Shankman’s Army works “for free” to answer these queries and is allowing Peter to compete with the “for fee” service offered by Profnet

I got to thinking about the power of an army that can fire off hundreds of targeted responses to each media query, I was reminded of two authors/books/concepts;


1/ James Surowiecki’s book The Wisdom of Crowds







James argues that a large crowd is smarter than a small team of experts when the crowd is large, diverse and acts independently. The book does a great job of justifying this. The Wisdom of Crowds explains the power of so many Web 2.0 concepts such a Wikepedia. HARO certainly meets these criteria; 25k is large, they are by definition diverse and they have no idea how others are responding to specific media queries. Just like “Who Wants to be a Millionaire” each journalist can poll from a large independent crowd, sure each member has their own bias, but that is itself the diversity.

Compare this to Profnet which has a smaller crowd who are more elite simply by the fact they choose to pay to use this service. What seems appealing to journalists is being able to reach out to a faster, fresher and more dynamic set of opinions and experts.


2/ Eric S Raymond’s book The Cathedral and the Bazzar (CATB)





CATB is based around the experiences of open source software model (release frequently and often) which is much more free form (it’s compared to a Bazaar) , which is contrasted to The Cathedral (or more the build it and they shall come model of software development where control of a project is in the hands of the few vs the many).

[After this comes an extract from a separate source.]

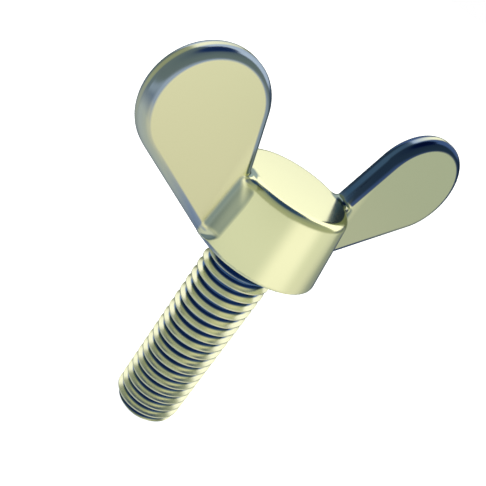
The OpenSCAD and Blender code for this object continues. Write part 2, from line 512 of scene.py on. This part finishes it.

Download the 96K .mp3 file  of Eric Raymond reading The Cathedral and the Bazaar




In the first model many people contribute, there is duplication, but this is managed and controlled by an approval process. There is wasted effort, but the end result is impressive, it’s been proven you can build big things fast and keep the development moving. It lives and dies for approval and reputation. Contrast this to Cathedral model where a single design is followed and dictated. The reason I mention this is there is a lot of wasted effort in the Shankman/HARO Model, but participation is optional. People only contribute because they can see the value of the reward. The cost to the contributor is time. With the Cathedral model you get less contributors/waste, but you get a more rigid and predictable response. This means you also get a less well-informed media. A “for fee” model limits the contributors, but divides the media attention pie in a more controlled manor. To me the “Wisdom of Crowds-ness” of HARO and its “Bazaar” like contribution model are part if its intrigue and part of what will keep propelling it forward.

What I really like about HARO is the diversity with sources coming from small and large media sources. It’s more accessible, but the competition is also much more fierce. It’s another example of how the internet can drive cost down to zero.